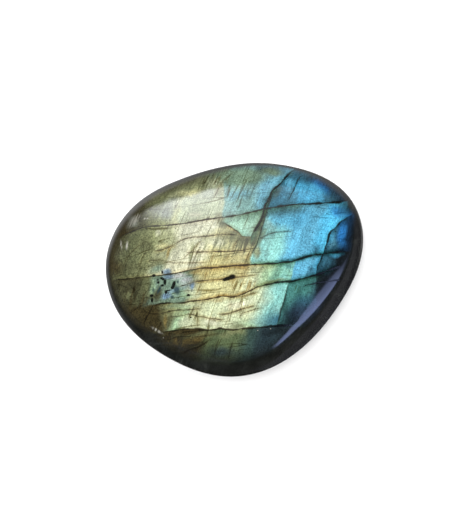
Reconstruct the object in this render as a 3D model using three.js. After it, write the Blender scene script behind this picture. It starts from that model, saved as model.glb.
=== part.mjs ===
// A polished labradorite pebble, ground and polished by hand from one piece of rock.
// It is a single solid: a broad low dome on top, a full rounded edge all round that is steepest
// along the lower right flank, and a small flat underneath that it rests on.
//
// Millimetres, +Z up. +X runs along the stone's length. The origin is on the surface that the stone
// rests on, under the middle of its bounding box.

import * as THREE from "three";
import { mergeVertices } from "three/addons/utils/BufferGeometryUtils.js";

// Driving dimensions of the finished stone.
const LENGTH = 60;
const WIDTH = 49.5;
const THICKNESS = 23;

// Share of the thickness that lies above the widest line round the stone.
const DOME_SHARE = 0.53;

// The outline seen from above: its radius at equal steps of bearing, anticlockwise from +X, as a
// share of half the length. A rounded triangle, fullest at the upper right, with long flanks that
// meet in a blunt corner at the lower middle.
const OUTLINE_RADII = [
  0.97, 1.07, 1.005, 0.895, 0.83, 0.825, 0.9, 1.0, 1.02, 0.96, 0.875, 0.84, 0.835, 0.82, 0.815, 0.855,
];

// How square the section is, from 2 for an ellipse upwards: above and below the widest line.
const DOME_SQUARENESS = 2.2;
const UNDERSIDE_SQUARENESS = 2.35;

// Where the dome turns over more squarely: the long lower right flank, and the stone's right end.
// Each fades away from its bearing, the faster the narrower it is.
const SQUARER_STRETCHES = [
  { bearing: -28, extra: 0.32, narrowness: 2 },
  { bearing: 8, extra: 0.9, narrowness: 9 },
];

// The top of the dome stands off the middle of the outline, as a share of half the length.
const CREST_OFFSET = new THREE.Vector2(0.05, 0.03);

// The widest line round the stone rises to one side, as a share of half the length.
const EDGE_RISE = 0.03;
const EDGE_RISE_BEARING = THREE.MathUtils.degToRad(150);

// Broad soft flats left by the polishing wheel. Each faces one way, takes off a depth in
// millimetres from the fullest point that faces that way, and blends in over its softness.
const POLISHED_FLATS = [
  { bearing: -35, elevation: 48, depth: 0.6, softness: 0.5 },
  { bearing: 150, elevation: 52, depth: 0.5, softness: 0.5 },
  { bearing: 70, elevation: 46, depth: 0.4, softness: 0.4 },
  { bearing: -110, elevation: 44, depth: 0.5, softness: 0.5 },
  { bearing: 15, elevation: -50, depth: 0.5, softness: 0.6 },
  { bearing: -160, elevation: -48, depth: 0.5, softness: 0.6 },
];

// The flat underneath: how far the underside would reach below it, and how softly its rim turns up.
const BASE_CUT = 1.2;
const BASE_SOFTNESS = 0.35;

// Mesh steps along each side of the cube that the surface is spread from.
const STEPS = 24;

// A smooth closed curve through values at equal steps of angle.
function throughValues(values, angle) {
  const count = values.length;
  let sum = 0;
  values.forEach((value, i) => {
    const half = (angle - (i * 2 * Math.PI) / count) / 2;
    const near = Math.abs(Math.sin(half)) < 1e-9;
    sum += value * (near ? 1 : Math.sin(count * half) / (count * Math.tan(half)));
  });
  return sum;
}

// How squarely the section turns over on one bearing, above or below the widest line.
function squareness(angle, above) {
  let power = above ? DOME_SQUARENESS : UNDERSIDE_SQUARENESS;
  for (const { bearing, extra, narrowness } of SQUARER_STRETCHES) {
    const facing = Math.max(0, Math.cos(angle - THREE.MathUtils.degToRad(bearing)));
    power += extra * facing ** narrowness;
  }
  return power;
}

// The point of the stone's surface that lies in one direction from its middle.
function surfacePoint(direction) {
  const { x, y, z } = direction;
  const out = Math.hypot(x, y);
  const bearing = Math.atan2(y, x);
  const power = squareness(bearing, z > 0);
  const reach = (out ** power + Math.abs(z) ** power) ** (-1 / power);

  const half = LENGTH / 2;
  const radius = half * throughValues(OUTLINE_RADII, bearing) * out * reach;
  const height = THICKNESS * (z > 0 ? DOME_SHARE : 1 - DOME_SHARE) * z * reach;

  const lean = Math.max(0, height / (THICKNESS * DOME_SHARE)) ** 2;
  const rise = half * EDGE_RISE * (out * reach) ** 3 * Math.cos(bearing - EDGE_RISE_BEARING);
  return new THREE.Vector3(
    radius * Math.cos(bearing) + half * CREST_OFFSET.x * lean,
    radius * Math.sin(bearing) + half * CREST_OFFSET.y * lean,
    height + rise,
  );
}

// The surface before any flat is ground: a cube's grid of points spread evenly over the stone.
function roughStone() {
  const geometry = new THREE.BoxGeometry(2, 2, 2, STEPS, STEPS, STEPS);
  geometry.deleteAttribute("normal");
  geometry.deleteAttribute("uv");
  const merged = mergeVertices(geometry);
  const points = merged.getAttribute("position");
  const direction = new THREE.Vector3();
  const evenAngle = (value) => Math.tan((value * Math.PI) / 4);
  for (let i = 0; i < points.count; i++) {
    direction.fromBufferAttribute(points, i);
    direction.set(evenAngle(direction.x), evenAngle(direction.y), evenAngle(direction.z)).normalize();
    const point = surfacePoint(direction);
    points.setXYZ(i, point.x, point.y, point.z);
  }
  return merged;
}

// Presses whatever stands beyond a plane back towards it, with a soft turn at its rim.
function grindFlat(geometry, { bearing, elevation, depth, softness }) {
  const turn = THREE.MathUtils.degToRad(bearing);
  const tilt = THREE.MathUtils.degToRad(elevation);
  const facing = new THREE.Vector3(
    Math.cos(tilt) * Math.cos(turn),
    Math.cos(tilt) * Math.sin(turn),
    Math.sin(tilt),
  );
  const points = geometry.getAttribute("position");
  const point = new THREE.Vector3();
  let furthest = -Infinity;
  for (let i = 0; i < points.count; i++) {
    furthest = Math.max(furthest, point.fromBufferAttribute(points, i).dot(facing));
  }
  for (let i = 0; i < points.count; i++) {
    point.fromBufferAttribute(points, i);
    const beyond = point.dot(facing) - (furthest - depth);
    const kept = -softness * Math.log1p(Math.exp(-beyond / softness));
    point.addScaledVector(facing, kept - beyond);
    points.setXYZ(i, point.x, point.y, point.z);
  }
}

// Stretches the stone to its driving dimensions, with its lowest point at z = -BASE_CUT, then
// flattens what lies below z = 0.
function sizeAndSetDown(geometry) {
  geometry.computeBoundingBox();
  const { min, max } = geometry.boundingBox;
  geometry.translate(-(min.x + max.x) / 2, -(min.y + max.y) / 2, -min.z);
  geometry.scale(
    LENGTH / (max.x - min.x),
    WIDTH / (max.y - min.y),
    (THICKNESS + BASE_CUT) / (max.z - min.z),
  );
  geometry.translate(0, 0, -BASE_CUT);
  const points = geometry.getAttribute("position");
  for (let i = 0; i < points.count; i++) {
    const z = points.getZ(i);
    if (z <= -BASE_SOFTNESS) {
      points.setZ(i, 0);
    } else if (z < BASE_SOFTNESS) {
      points.setZ(i, (z + BASE_SOFTNESS) ** 2 / (4 * BASE_SOFTNESS));
    }
  }
}

function stone() {
  const geometry = roughStone();
  for (const flat of POLISHED_FLATS) {
    grindFlat(geometry, flat);
  }
  sizeAndSetDown(geometry);
  geometry.computeVertexNormals();
  const polish = new THREE.MeshStandardMaterial({ color: 0x7d958c, roughness: 0.12, metalness: 0 });
  const mesh = new THREE.Mesh(geometry, polish);
  mesh.name = "stone";
  return mesh;
}

const labradorite = new THREE.Group();
labradorite.add(stone());

export default labradorite;
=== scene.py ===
import math

import bpy
from mathutils import Matrix, Vector


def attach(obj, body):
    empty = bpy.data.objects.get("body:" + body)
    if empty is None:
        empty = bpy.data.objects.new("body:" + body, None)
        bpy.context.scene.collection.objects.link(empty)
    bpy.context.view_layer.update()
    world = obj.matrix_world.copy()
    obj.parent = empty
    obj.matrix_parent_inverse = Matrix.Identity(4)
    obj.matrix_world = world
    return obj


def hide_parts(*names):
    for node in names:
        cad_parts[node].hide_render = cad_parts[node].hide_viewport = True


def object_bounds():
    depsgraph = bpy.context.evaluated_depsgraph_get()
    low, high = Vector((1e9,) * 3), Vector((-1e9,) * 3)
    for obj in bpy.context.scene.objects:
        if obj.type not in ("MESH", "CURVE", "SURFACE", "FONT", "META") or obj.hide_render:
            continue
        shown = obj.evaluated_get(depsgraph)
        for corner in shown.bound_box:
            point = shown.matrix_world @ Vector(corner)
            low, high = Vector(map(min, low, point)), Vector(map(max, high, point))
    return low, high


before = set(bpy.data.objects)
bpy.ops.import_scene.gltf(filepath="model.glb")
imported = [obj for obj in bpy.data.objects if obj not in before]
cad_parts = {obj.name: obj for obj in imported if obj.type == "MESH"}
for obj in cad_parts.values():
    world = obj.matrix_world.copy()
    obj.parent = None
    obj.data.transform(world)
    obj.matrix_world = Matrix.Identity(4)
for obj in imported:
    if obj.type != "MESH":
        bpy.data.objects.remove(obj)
CAD_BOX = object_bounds()

bl_info = {
    "name": "Polished labradorite",
    "version": (1, 0, 0),
    "blender": (4, 5, 0),
    "location": "3D View > Sidebar > Labradorite",
    "description": "Finishes a hand-polished labradorite pebble and sets up its small studio",
    "category": "Object",
}

MM = 0.001


def shade(red, green, blue):
    """A colour as it looks on a screen, 0 to 255, turned into the linear values that Blender uses."""
    values = []
    for value in (red, green, blue):
        share = value / 255
        values.append(share / 12.92 if share <= 0.04045 else ((share + 0.055) / 1.055) ** 2.4)
    return tuple(values)


# The photographed view

CAMERA_AZIMUTH = math.radians(40)
CAMERA_ELEVATION = math.radians(74)
CAMERA_DISTANCE = 284.5
CAMERA_LENS = 85
CAMERA_SENSOR = 36

# The middle of the view in the stone's own millimetres.
FACE_MIDDLE = Vector((0.6, 1.62, 11.0))

# The stone is split along sheets that show their flash towards one side, a little off straight up.
# The flash and the cracks are laid out on that face: RIGHT and UP lie in it, OUT leaves it.
FACE_OUT = Vector((
    math.sin(CAMERA_AZIMUTH) * math.cos(CAMERA_ELEVATION),
    -math.cos(CAMERA_AZIMUTH) * math.cos(CAMERA_ELEVATION),
    math.sin(CAMERA_ELEVATION),
))
FACE_RIGHT = (-FACE_OUT).cross(Vector((0, 1, 0))).normalized()
FACE_UP = FACE_RIGHT.cross(-FACE_OUT)

# How far the stone's grain leans to the right for each millimetre up, and how many degrees its long
# seams rise to the right.
GRAIN_LEAN = 0.36
SEAM_RISE = 6


# Sizes and colours that a user would change

class StonePolish(bpy.types.PropertyGroup):
    """How the surface was ground and polished."""
    waviness: bpy.props.FloatProperty(
        name="Waviness", description="Height of the gentle waves that hand polishing leaves",
        default=0.05 * MM, min=0, unit="LENGTH", precision=6)
    wave_length: bpy.props.FloatProperty(
        name="Wave length", description="Distance from one wave to the next",
        default=11 * MM, min=1 * MM, unit="LENGTH", precision=4)
    roughness: bpy.props.FloatProperty(
        name="Roughness", description="Roughness of the polished skin",
        default=0.07, min=0, max=1, subtype="FACTOR")
    refraction: bpy.props.FloatProperty(
        name="Refractive index", description="Refractive index of labradorite",
        default=1.56, min=1, max=3)
    grain_relief: bpy.props.FloatProperty(
        name="Grain relief", description="How far the polish stands off the softer streaks",
        default=0.01 * MM, min=0, unit="LENGTH", precision=6)


def colour(name, description, *screen):
    """A colour that a user can change, with its default given as it looks on a screen."""
    return bpy.props.FloatVectorProperty(
        name=name, description=description, default=shade(*screen), subtype="COLOR", size=3, min=0, max=1)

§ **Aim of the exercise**
The required output is an exact reproduction of the lines starting at the one that contains "sizeAndSetDown(geometry);" and ending at the one that contains "cad_parts[node].hide_render = cad_parts[node].hide_viewport". Both boundary lines belong to it.

§ **Right answer**
  sizeAndSetDown(geometry);
  geometry.computeVertexNormals();
  const polish = new THREE.MeshStandardMaterial({ color: 0x7d958c, roughness: 0.12, metalness: 0 });
  const mesh = new THREE.Mesh(geometry, polish);
  mesh.name = "stone";
  return mesh;
}

const labradorite = new THREE.Group();
labradorite.add(stone());

export default labradorite;
=== scene.py ===
import math

import bpy
from mathutils import Matrix, Vector


def attach(obj, body):
    empty = bpy.data.objects.get("body:" + body)
    if empty is None:
        empty = bpy.data.objects.new("body:" + body, None)
        bpy.context.scene.collection.objects.link(empty)
    bpy.context.view_layer.update()
    world = obj.matrix_world.copy()
    obj.parent = empty
    obj.matrix_parent_inverse = Matrix.Identity(4)
    obj.matrix_world = world
    return obj


def hide_parts(*names):
    for node in names:
        cad_parts[node].hide_render = cad_parts[node].hide_viewport = True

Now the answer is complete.